Haven’t seen the movie in many years–but a friend of mine has written a fairly successful adaptation of the movie as a radio play. I’ve seen it for the last few years, and it’s really a treat.

But when it reaches the climactic scene, all I can think of is SNL’s alternate ending.

I loved it as a small child, I think in part because on some level I really believed something like that was possible – ok, not the angel, but the whole community coming together and saving the bank.

Now I think, had the owner tried to stop the run on the bank by reasoning with the depositers, they would have beaten him to death, hung the corpse in a tree and set it afire.

'Cause really, it’s not that wonderful a life.

Is it even possible on the SDMB to have a IAWL thread without referencing that SNL skit?

No, it is not. :stuck_out_tongue:

It’s never shown in the movie, but how hard would it be to piece together what happened re the money and trace it back to Potter? When the bank examiner and sherriff put their own money into the basket, you know that they know that nobody thinks George Bailey did anything wrong. All they have to do is sit Uncle Billy down one more time and get his story, talk to witnesses, yadda yadda… I like that in the end, Potter only “wins” by cheating.

I am so glad you asked.

Poor old Mary.

Absolutely no chance she might have married some other guy, or moved out of town, or run away with the circus, or been “discovered” at the soda fountain and become a movie star. Oh no. Poor old Mary “one George away” from becoming a dried up bitter old virgin. Thank God for George!

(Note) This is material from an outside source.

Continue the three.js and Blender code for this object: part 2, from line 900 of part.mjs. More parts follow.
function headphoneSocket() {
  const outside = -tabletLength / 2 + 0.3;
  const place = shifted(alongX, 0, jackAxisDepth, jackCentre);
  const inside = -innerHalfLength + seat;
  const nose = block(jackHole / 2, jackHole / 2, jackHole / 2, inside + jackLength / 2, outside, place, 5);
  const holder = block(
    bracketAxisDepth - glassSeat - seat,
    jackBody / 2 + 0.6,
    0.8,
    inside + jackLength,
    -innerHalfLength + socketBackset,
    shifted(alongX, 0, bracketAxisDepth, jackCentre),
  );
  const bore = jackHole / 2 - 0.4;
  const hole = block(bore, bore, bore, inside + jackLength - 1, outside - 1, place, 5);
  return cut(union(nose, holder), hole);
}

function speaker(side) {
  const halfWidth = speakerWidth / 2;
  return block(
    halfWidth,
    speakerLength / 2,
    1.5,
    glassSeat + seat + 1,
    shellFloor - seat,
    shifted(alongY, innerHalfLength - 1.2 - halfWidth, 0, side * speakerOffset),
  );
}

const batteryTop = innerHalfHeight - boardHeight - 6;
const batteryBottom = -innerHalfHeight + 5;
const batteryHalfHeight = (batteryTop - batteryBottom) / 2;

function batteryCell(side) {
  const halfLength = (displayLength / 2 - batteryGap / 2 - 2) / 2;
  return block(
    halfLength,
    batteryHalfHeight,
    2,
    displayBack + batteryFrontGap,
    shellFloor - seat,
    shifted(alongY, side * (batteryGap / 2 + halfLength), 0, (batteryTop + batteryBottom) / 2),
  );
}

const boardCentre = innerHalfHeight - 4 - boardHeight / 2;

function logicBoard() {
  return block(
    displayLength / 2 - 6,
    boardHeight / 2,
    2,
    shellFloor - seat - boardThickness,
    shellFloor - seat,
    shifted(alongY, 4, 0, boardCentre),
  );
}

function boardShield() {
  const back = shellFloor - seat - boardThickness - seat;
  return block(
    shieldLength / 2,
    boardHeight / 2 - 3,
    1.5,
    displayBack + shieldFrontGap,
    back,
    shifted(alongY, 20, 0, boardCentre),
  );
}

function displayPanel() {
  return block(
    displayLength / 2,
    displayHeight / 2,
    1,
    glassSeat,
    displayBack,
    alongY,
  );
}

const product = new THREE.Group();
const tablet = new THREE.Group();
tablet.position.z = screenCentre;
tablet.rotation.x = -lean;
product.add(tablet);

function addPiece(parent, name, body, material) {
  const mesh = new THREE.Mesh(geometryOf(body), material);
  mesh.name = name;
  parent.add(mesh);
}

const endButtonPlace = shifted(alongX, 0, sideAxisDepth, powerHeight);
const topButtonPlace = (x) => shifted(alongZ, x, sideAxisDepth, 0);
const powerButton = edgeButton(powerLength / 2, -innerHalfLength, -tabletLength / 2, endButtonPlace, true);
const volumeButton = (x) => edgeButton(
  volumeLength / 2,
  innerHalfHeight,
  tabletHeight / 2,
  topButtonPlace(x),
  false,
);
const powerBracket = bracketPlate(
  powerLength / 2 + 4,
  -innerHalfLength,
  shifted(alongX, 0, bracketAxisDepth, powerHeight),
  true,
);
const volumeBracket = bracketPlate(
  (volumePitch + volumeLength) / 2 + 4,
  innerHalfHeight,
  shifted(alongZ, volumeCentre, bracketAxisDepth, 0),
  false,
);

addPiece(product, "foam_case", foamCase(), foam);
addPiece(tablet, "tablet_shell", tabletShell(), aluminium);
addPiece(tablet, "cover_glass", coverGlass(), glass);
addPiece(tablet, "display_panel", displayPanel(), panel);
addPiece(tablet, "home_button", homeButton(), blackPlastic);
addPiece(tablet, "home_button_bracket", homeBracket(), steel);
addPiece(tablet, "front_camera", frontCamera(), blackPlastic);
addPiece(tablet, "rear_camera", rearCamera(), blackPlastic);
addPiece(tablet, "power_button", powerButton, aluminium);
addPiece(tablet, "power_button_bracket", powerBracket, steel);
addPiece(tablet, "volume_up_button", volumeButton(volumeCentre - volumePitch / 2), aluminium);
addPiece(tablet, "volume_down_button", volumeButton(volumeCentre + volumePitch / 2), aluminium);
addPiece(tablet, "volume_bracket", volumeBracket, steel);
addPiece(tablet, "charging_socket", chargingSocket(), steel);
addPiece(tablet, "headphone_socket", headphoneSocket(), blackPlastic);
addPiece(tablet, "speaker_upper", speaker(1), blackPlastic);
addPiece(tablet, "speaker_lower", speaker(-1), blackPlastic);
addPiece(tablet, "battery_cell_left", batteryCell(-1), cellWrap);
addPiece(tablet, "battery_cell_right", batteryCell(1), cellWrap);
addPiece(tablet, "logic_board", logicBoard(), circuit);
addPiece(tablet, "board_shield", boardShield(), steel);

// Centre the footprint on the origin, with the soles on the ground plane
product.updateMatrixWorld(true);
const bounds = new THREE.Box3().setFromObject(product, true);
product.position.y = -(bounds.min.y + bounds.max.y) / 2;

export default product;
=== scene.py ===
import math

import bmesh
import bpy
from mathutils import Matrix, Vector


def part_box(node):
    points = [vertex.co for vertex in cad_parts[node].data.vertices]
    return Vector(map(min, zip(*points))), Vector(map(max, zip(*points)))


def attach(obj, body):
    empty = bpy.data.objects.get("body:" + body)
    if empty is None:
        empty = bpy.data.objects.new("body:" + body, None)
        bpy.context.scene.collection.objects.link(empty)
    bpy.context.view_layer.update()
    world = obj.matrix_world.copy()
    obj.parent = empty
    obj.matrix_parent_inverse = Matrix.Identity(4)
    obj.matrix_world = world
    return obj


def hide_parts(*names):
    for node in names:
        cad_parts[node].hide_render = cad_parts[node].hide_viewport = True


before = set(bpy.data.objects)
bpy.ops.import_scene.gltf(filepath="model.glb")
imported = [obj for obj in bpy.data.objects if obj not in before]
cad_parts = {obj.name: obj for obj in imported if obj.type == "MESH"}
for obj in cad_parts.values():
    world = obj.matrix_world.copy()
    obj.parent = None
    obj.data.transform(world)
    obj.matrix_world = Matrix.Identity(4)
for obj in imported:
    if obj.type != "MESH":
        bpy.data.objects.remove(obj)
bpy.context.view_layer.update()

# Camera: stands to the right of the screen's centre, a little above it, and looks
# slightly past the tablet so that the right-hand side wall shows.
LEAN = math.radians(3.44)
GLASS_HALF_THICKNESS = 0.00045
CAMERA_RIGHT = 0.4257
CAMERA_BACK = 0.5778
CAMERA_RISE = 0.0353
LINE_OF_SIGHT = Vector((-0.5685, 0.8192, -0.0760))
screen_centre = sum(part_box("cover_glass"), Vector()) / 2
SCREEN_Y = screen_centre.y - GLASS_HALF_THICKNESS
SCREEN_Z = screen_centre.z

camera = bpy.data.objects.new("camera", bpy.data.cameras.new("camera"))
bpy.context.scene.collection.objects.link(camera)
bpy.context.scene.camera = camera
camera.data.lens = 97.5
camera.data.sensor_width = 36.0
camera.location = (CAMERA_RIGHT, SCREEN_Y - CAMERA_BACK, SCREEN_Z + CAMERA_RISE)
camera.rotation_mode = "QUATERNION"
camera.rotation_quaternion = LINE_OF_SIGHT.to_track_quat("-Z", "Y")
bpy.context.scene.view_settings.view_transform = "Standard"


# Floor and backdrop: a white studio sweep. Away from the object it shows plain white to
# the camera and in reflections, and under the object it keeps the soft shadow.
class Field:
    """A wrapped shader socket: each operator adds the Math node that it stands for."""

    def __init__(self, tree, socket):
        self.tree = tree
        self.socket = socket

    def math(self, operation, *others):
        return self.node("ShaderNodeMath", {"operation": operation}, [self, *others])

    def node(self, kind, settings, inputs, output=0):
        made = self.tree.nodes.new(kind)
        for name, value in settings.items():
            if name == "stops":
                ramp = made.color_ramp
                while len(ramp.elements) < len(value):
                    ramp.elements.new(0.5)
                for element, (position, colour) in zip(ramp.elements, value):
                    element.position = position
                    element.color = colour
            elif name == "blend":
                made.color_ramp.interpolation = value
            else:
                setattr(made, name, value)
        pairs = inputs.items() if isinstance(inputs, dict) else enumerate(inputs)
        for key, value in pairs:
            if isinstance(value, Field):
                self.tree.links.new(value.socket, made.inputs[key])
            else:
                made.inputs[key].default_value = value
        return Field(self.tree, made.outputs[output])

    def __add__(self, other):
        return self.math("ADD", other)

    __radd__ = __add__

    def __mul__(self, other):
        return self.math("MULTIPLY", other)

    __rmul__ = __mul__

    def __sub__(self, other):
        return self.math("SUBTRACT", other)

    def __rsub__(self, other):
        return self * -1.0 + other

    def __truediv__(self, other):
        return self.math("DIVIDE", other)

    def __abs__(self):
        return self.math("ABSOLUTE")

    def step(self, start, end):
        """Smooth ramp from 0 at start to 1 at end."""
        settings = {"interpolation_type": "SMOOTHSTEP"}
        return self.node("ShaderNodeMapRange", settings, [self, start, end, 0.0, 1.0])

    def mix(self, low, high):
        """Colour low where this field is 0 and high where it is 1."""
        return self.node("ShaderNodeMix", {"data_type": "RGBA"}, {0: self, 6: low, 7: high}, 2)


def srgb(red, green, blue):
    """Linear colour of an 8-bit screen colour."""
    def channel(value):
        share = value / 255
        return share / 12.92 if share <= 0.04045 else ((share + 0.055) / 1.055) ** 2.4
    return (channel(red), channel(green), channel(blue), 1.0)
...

Seeing this movie can crank me up so badly that I want to start slaping any man I see upside of his head just for the insult to Mary.

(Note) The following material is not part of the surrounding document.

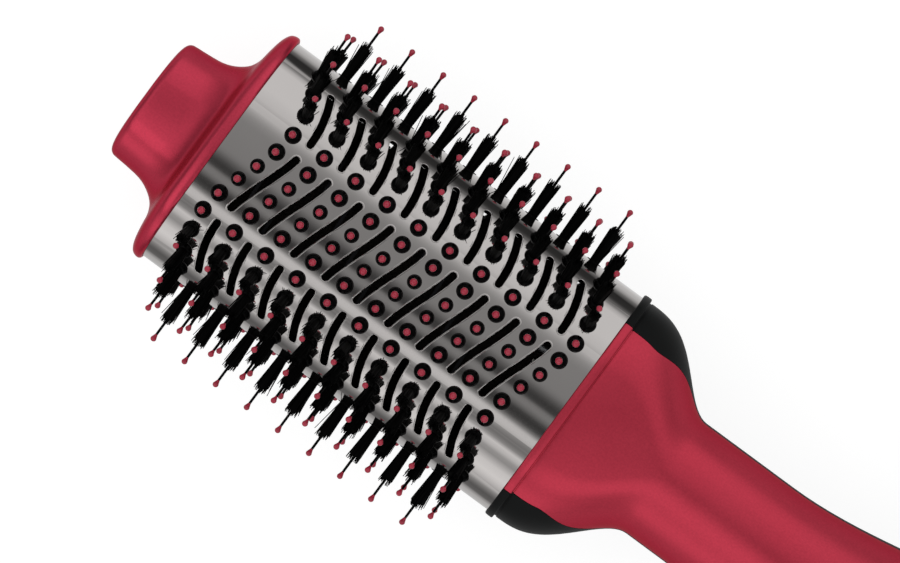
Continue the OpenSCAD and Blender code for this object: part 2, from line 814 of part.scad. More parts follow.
// Stations along the handle: [outer x, outer half-width, outer half-thickness, inner x, inner
// half-width, inner half-thickness]
function collar_station(x, out, xi, in) = [x, half_w + out, half_t + out, xi, half_w + in, half_t + in];
function handle_station(x) =
  [x, shell_half_w(x), shell_half_t(x),
   x, shell_half_w(x) - shell_wall, shell_half_t(x) - shell_wall];
stations = concat(
  [
    collar_station(x_collar, band_proud - band_chamfer, x_collar, cap_fit),
    collar_station(x_collar + band_chamfer, band_proud, x_collar + band_len / 2, cap_fit),
    collar_station(x_collar + band_len, band_proud, collar_step, cap_fit),
    collar_station(x_collar + band_len + groove_ramp / 2, -band_sink,
                   collar_step + collar_lap, sleeve_fit - shell_wall),
    collar_station(x_collar + band_len + band_groove, -band_sink,
                   x_shoulder - groove_ramp / 2, sleeve_fit - shell_wall),
  ],
  [for (i = [0 : 10]) handle_station(x_shoulder + shoulder_len * i / 10)],
  [for (i = [1 : 2]) handle_station(x_neck + neck_len * i / 2)],
  [for (i = [1 : 8]) handle_station(x_swell + swell_len * i / 8)],
  [for (i = [1 : 3]) handle_station(x_bay + bay_len * i / 3)]);

// Points of a half section from the right joint over the top, or under the bottom, to the left joint
function half_arc(x, w, h, joint, up, n) =
  let (f = w - h, end = up ? 90 : -90, span = end - joint) concat(
    [for (i = [0 : n]) let (q = joint + span * i / (n + 0.5)) [x, f + h * cos(q), h * sin(q)]],
    [for (i = [n : -1 : 0]) let (q = joint + span * i / (n + 0.5)) [x, -f - h * cos(q), h * sin(q)]]);

function flipped(list) = [for (i = [len(list) - 1 : -1 : 0]) list[i]];

// One half of the handle's wall, closed at its ends and along its joint
module half_shell(up) {
  n = 11;
  m = 2 * (n + 1);
  k = len(stations);
  gap = up ? joint_gap : 0;
  points = [
    for (e = stations)
      let (joint = joint_at(e[0]) + gap / e[2] * 180 / PI)
      each concat(
        half_arc(e[0], e[1], e[2], joint, up, n),
        flipped(half_arc(e[3], e[4], e[5], joint, up, n)))
  ];
  sides = [for (j = [0 : k - 2]) each band_faces(j * 2 * m, (j + 1) * 2 * m, 2 * m, true)];
  first = [for (i = [0 : m - 2]) each [[i, i + 1, 2 * m - 1 - i], [i + 1, 2 * m - 2 - i, 2 * m - 1 - i]]];
  last = [for (t = first) [for (v = flipped(t)) v + (k - 1) * 2 * m]];
  faces = concat(sides, first, last);
  polyhedron(points = points, faces = up ? faces : [for (t = faces) flipped(t)]);
}

// Half ring inside the shells that holds a round piece of radius r
module half_rib(r, x, t, up) {
  lift = joint_gap / r * 180 / PI;
  along(x) rotate([0, 0, up ? lift : 180]) rotate_extrude(angle = up ? 180 - 2 * lift : 180)
    translate([r, 0]) square([handle_round(x) - shell_wall / 2 - r, t]);
}

// Ribs that hold the fan housing, and the pair that traps the end cap's flange
module shell_ribs(up) {
  for (x = [housing_x0 + rib_places[0], housing_x1 - rib_places[1]])
    half_rib(housing_r + fan_clear, x, rib_t, up);
  for (x = [spigot_x0 - flange_rib_t - rib_fit, spigot_x0 + flange_t + rib_fit])
    half_rib(spigot_r + rib_fit, x, flange_rib_t, up);
}

module front_cover() {
  color("#A83045") placed() difference() {
    union() {
      half_shell(true);
      shell_ribs(true);
      for (x = screw_x) translate([x, 0, joint_gap])
        cylinder(r = post_r, h = handle_round(x) - shell_wall + post_sink);
    }
    for (x = screw_x) translate([x, 0, -1]) cylinder(r = screw_r - screw_bite, h = screw_reach + 2);
  }
}

module rear_shell() {
  color("#202222") placed() difference() {
    union() {
      half_shell(false);
      shell_ribs(false);
      for (x = screw_x) translate([x, 0, shell_wall - post_sink - handle_round(x)])
        cylinder(r = post_r * 1.2, h = handle_round(x) - shell_wall + post_sink);
      for (x = board_x) intersection() {
        disc(handle_round(x) - shell_wall / 2, x, x + rib_t);
        translate([x - 1, -board_w * 0.41, -handle_round(x)])
          cube([rib_t + 2, board_w * 0.82, handle_round(x) + board_z]);
      }
    }
    for (x = screw_x) {
      below = 1.5 * handle_round(x);
      translate([x, 0, -below]) cylinder(r = screw_r + screw_hole, h = below + 1);
      translate([x, 0, -below])
        cylinder(r = screw_head_r + screw_head_fit, h = below - screw_seat(x));
    }
  }
}

// Depth below the axis at which a screw's head sits in the rear shell
function screw_seat(x) = handle_round(x) - screw_deep;

module shell_screws() {
  color("#77797D") placed() for (x = screw_x) {
    translate([x, 0, -screw_seat(x)]) cylinder(r = screw_r, h = screw_seat(x) + screw_reach);
    translate([x, 0, -screw_seat(x) - screw_head_t]) cylinder(r = screw_head_r, h = screw_head_t);
  }
}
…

But… but… they were meant to be together! He was her True Love!

And vice-versa, of course.

Well, Clarence (and his angel bosses) are trying to get George to snap out of his funk when they show what happened if he’d never been born. Presumably, an alternative world where Mary is happily married to Sam Wainwright who gave her everything she ever wanted wouldn’t have fulfiiled that goal.